Dynamic Tire Force Control by Semiactive Suspensions

Abstract

This paper presents a semiactive suspension control algorithm to reduce dynamic tire forces and it includes the development and application of observers for bilinear systems with unknown disturbances. The peak dynamic tire forces, which are greatly in excess of static tire forces, are highly dependent on the dynamic characteristics of vehicle suspensions. One way to reduce dynamic tire forces is to use advanced suspension systems such as semiactive suspensions. Semiactive control laws to reduce dynamic tire forces are investigated and a bilinear observer structure for bilinear systems with unknown disturbances is formulated such that the estimation error is independent of the unknown external disturbances and the error dynamics are stable for bounded inputs.

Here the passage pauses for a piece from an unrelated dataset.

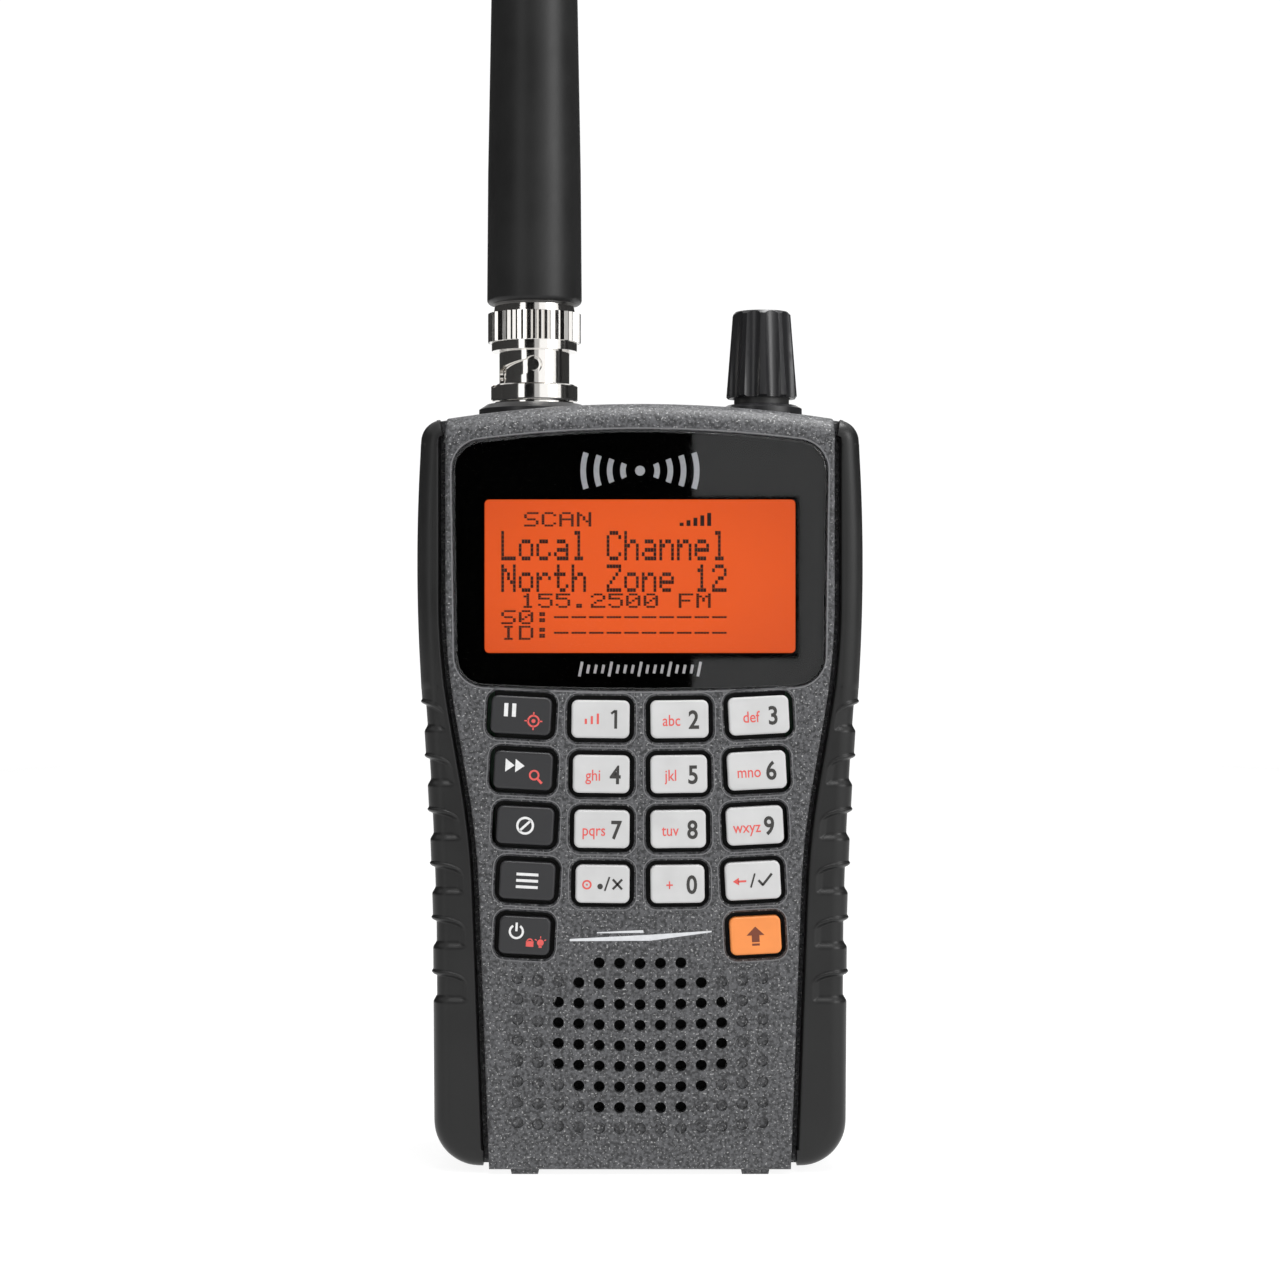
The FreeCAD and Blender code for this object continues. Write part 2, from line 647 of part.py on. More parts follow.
def make_front_case():
    """Moulded front: display recess, key wells, grille and screw bosses."""
    body = new_body("front_case")
    add_slab(body, "front_block", d.front_face, d.split_plane, waist())

    def on_top(edge):
        return lies_at(edge, d.front_face) and edge.BoundBox.ZMin > d.waist_top_height.value + 20

    def on_side(edge):
        return lies_at(edge, d.front_face) and edge.BoundBox.ZMin < d.waist_top_height.value + 0.1

    dress(body, "Fillet", "front_top_round", d.front_round, on_top)
    dress(body, "Fillet", "front_side_round", d.edge_round, on_side)
    cut_slab(body, "front_hollow", d.plate_back, d.split_plane, waist(d.wall))
    add_pegs(body, "front_bosses", d.plate_back, d.split_plane, screw_spots(d.screw_head))
    cut_pegs(body, "front_boss_holes", d.screw_tip, d.split_plane,
             screw_spots(d.screw_radius + d.screw_gap))
    cut_slab(body, "lens_recess", d.front_face, d.recess_floor, lens_outline())
    cut_slab(body, "screen_opening", d.recess_floor, d.plate_back,
             screen_rectangle(d.panel_wide + 2 * d.panel_gap, d.panel_tall + 2 * d.panel_gap))
    for name, column, row in KEYS:
        cut_slab(body, name + "_well", d.front_face, d.plate_back, key_outline(column, row, d.key_gap))

    def on_well(edge):
        box = edge.BoundBox
        inside = max(abs(box.XMin), abs(box.XMax)) < d.mat_half.value + 2
        return lies_at(edge, d.front_face) and inside and d.mat_low.value < box.ZMin < d.key_row.value + 4

    dress(body, "Chamfer", "well_bevels", d.well_edge, on_well)
    cut_pegs(body, "grille_holes", d.front_face, d.plate_back, grille(is_pierced, d.grille_hole))
    cut_pegs(body, "grille_dimples", d.front_face, d.front_face + d.dimple_deep,
             grille(is_dimpled, d.grille_dimple))
    add_slab(body, "front_feet", d.front_foot_face, d.front_foot_face + d.foot_deep, *foot_outlines())
    return body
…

The motivation for the development of a disturbance decoupled bilinear observer comes from the state estimation problem in semiactive suspensions. An experimental study on the performance of a semiactive suspension to reduce the dynamic tire forces is made via a laboratory vehicle test rig. The semiactive suspension has been implemented by using a modulable damper, accelerometers and a personal computer. Experimental studies show that the performance of the semiactive suspension is close to that of the best passive suspension for all frequency ranges in the sense of minimizing the dynamic tire forces and that the dynamic tire force can be replaced by the estimated one. The dynamic tire forces for both passive and semiactive control test cases are compared to show the potential of a semiactive suspension to reduce the dynamic tire forces.